With a turn toward recollection, rather than reenactment, as a mode of excavating the past, The Look of Silence demonstrates a more expansive view of the United States’ complicity in the massacres than The Act of Killing. At one point, Oppenheimer screens a 1967 NBC news report that presents the violence as necessary brutality in the fight against Communism: an American journalist nods along as he’s told by a local source that many Indonesians had committed suicide out of shame for their politics and, later, looks on in approval at the sight of others forced to labor at a Goodyear factory on Indonesian soil. This footage is incorporated into the film just as the killers’ testimonies are—it plays on a television screen. That Adi watches this seems less for his edification than for ours.

When a critic complained, after watching The Act of Killing, that he knew less about the genocide than he had going in, Errol Morris, Oppenheimer’s executive producer and mentor, replied, “Whatever documentary is, it’s not adult education.” That Morris defends the genre as art by rejecting the duty to inform reveals the films’ internal economy—trading breadth of fact for depth of concept. But through this paring away of context, Oppenheimer conveys an entire repressed history with startling concision. In both movies, he keeps the explanatory copy light, down to the barest and broadest historical facts: mass murder happened, in these numbers, in this year— none of the crimes were redressed. These summaries do not explain that the CIA backed General Suharto’s overthrow of the Communist-allied, nationalist President Sukarno, that the Pentagon supplied weapons, field radios, and lists of leftists, or that the American embassy received regular progress reports. Nor do they recount how the bloodshed spiraled, with the military training religious students to massacre entire villages, Dayak tribes murdering ethnic Chinese, landowners in Bali killing landless peasants, and gangster organizations executing Communists trying to organize Sumatra plantation workers. The documentaries, like the perpetrators, refuse to “talk politics.” Distilling violence and memory into gestures—a compact and seemingly universal vocabulary of looks and acts—these films examine morality and psychology. The inhumanity of self-interested governments and policies exceeds their vision.

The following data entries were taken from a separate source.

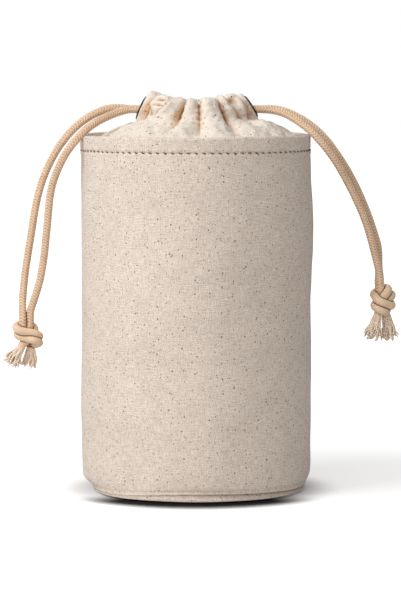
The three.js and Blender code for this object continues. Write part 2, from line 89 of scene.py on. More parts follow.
@dataclass(frozen=True)
class BagSizes:
    """Sizes that several sub-assemblies share, the same as in the solids."""

    radius: float = 65 * MM
    height: float = 200 * MM
    canvas: float = 1.2 * MM
    seam_height: float = 5 * MM
    corner_width: float = 6 * MM
    rounding_height: float = 12 * MM
    rounding_width: float = 2 * MM
    hem_depth: float = 8.7 * MM
    hem_thickness: float = 2.8 * MM
    stitches: int = 95
    lining_radius: float = 61.7 * MM
    cord: float = 4.4 * MM
    neck_radius: float = 25.8 * MM
    neck_height: float = 212.4 * MM
    neck_lean: float = math.radians(20)
    strand_spacing: float = 4.7 * MM
    eyelet_turn: float = math.radians(-7)
    eyelet_tilt: float = math.radians(8)

    @property
    def hem_bottom(self) -> float:
        """Height of the row of stitches under the hem."""
        return self.height - self.hem_depth

    def neck_point(self, angle: Array, out: Array, up: Array) -> Array:
        """A point of the gathered neck.

        Args:
            angle: Direction round the bag, in radians.
            out: Distance along the leaning normal from the line of the cords.
            up: Distance up the leaning wall from the line of the cords.

        Returns:
            The points, with the coordinates on the last axis.
        """
        lean = self.neck_lean
        radius = self.neck_radius + out * math.cos(lean) - up * math.sin(lean)
        return around(angle, radius, self.neck_height + out * math.sin(lean) + up * math.cos(lean))

    def eyelet_frame(self, side: Side) -> Array:
        """The frame of an eyelet, which the gathered cloth turns to the back and tilts up, more on the right.

        Args:
            side: The side that the eyelet is on.

        Returns:
            A 4 by 4 matrix whose X runs out through the bore and whose Z runs up the leaning wall.
        """
        angle = np.array(side.value * math.pi / 2)
        origin, out, up = (self.neck_point(angle, np.array(o), np.array(u))
                           for o, u in ((0.0, 0.0), (1.0, 0.0), (0.0, 1.0)))
        x_axis, z_axis = out - origin, up - origin
        axes = np.stack([x_axis, np.cross(z_axis, x_axis), z_axis], 1)
        tilt = self.eyelet_tilt * (1 + 0.5 * side.value)
        turned = (Matrix.Rotation(-side.value * self.eyelet_turn, 4, "Z")
                  @ Matrix.Rotation(-side.value * tilt, 4, "Y"))
        return np.array(Matrix.Translation(Vector(origin)) @ turned @ Matrix(axes.tolist()).to_4x4())


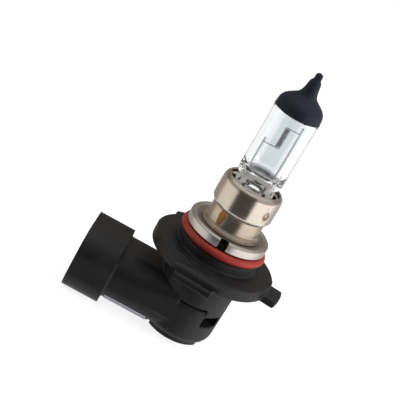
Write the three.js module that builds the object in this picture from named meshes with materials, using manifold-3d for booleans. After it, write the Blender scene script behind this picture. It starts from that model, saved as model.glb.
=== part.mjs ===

In The Act of Killing, Oppenheimer speaks from outside the frame more often than he does in The Look of Silence, making crucial interruptions that cast him as an audience surrogate, and also expose him as an actor. That offscreen presence retained a demigodlike aspect, all-seeing and intervening from beyond. The Look of Silence revises this role, distributing power differently between the people on screen and those behind the scenes: tandem-balanced, tense. On set, Oppenheimer had to pretend to have more, and more traditional, directorial authority—in interviews he has recounted how he played the role of an auteur taking an even hand with his cast, conferring with Adi about strategy and then giving made-up performance notes to the perpetrator, requesting that he adjust his posture or the way he folded his hands. As the film’s protagonist takes on the greater agency of authorship, the director recedes to become a more bounded, if still invisible, character: he has his own history and relationships, he miscalculates, he does not always say the right thing at the right time. As an outsider, he arouses and allays suspicions by turns. Though some perpetrators argue that Oppenheimer is part of some political plot, others count him as a friend. He can play good cop, which is to say naive cop, thereby enabling Adi’s inquiries. Like the camera he wields, his presence both protects and endangers. During one visit, Adi protests, “If I wanted revenge, I wouldn’t have come like this.” “Maybe that’s why Joshua is here,” his interlocutor retorts, cannily.

Whereas in the earlier film the camera faced its subjects head-on, The Look of Silence records its subjects at three-quarter angles, and they retain an essential opacity. In Adi’s appointments with the perpetrators, the setup is always the same. The killer speaks before his face appears on screen, identified by name and position in small type; then comes a reverse shot of Adi’s face. This repeated composition encourages a mode of deep attention in the audience, drawing its notice to slight variances in tone and tics between the scenes. The documentary offers a view into a closed system composed of survivor, perpetrator, and camera—a circuit of gazes whose electricity doesn’t depend on the shock of a foreign viewer. Other scenes, like the ones showing Adi’s children at play, seemingly oblivious of their father’s mission, imply a life larger than what the camera can arrange into digestible meaning. The Look of Silence enacts an alternative model of cinematic power, one in which the outsider’s gaze is rendered incidental to the film’s work of confrontation and acknowledgment. The documentary decenters the camera from the story, replacing it with an Argus’s worth of present human sight.

In the film’s final interview, we learn that the man who killed Ramli has died, leaving his family, a graphic novel he’d written about his life and given to Oppenheimer, and the video footage to speak for him. Whereas preceding encounters produced threats, tears, reconciliation, and remorse, this last one is barraged by furious denials. Even as they’re shown the tape of his boasting of Ramli’s murder, the man’s family refuses the recounted history flickering across the laptop. “Just one more clip,” Oppenheimer attempts, and as he’s shouted down, Adi looks at the camera directly for the first and only time, and he doesn’t need to speak to us: film meets its limit in eyes wide shut.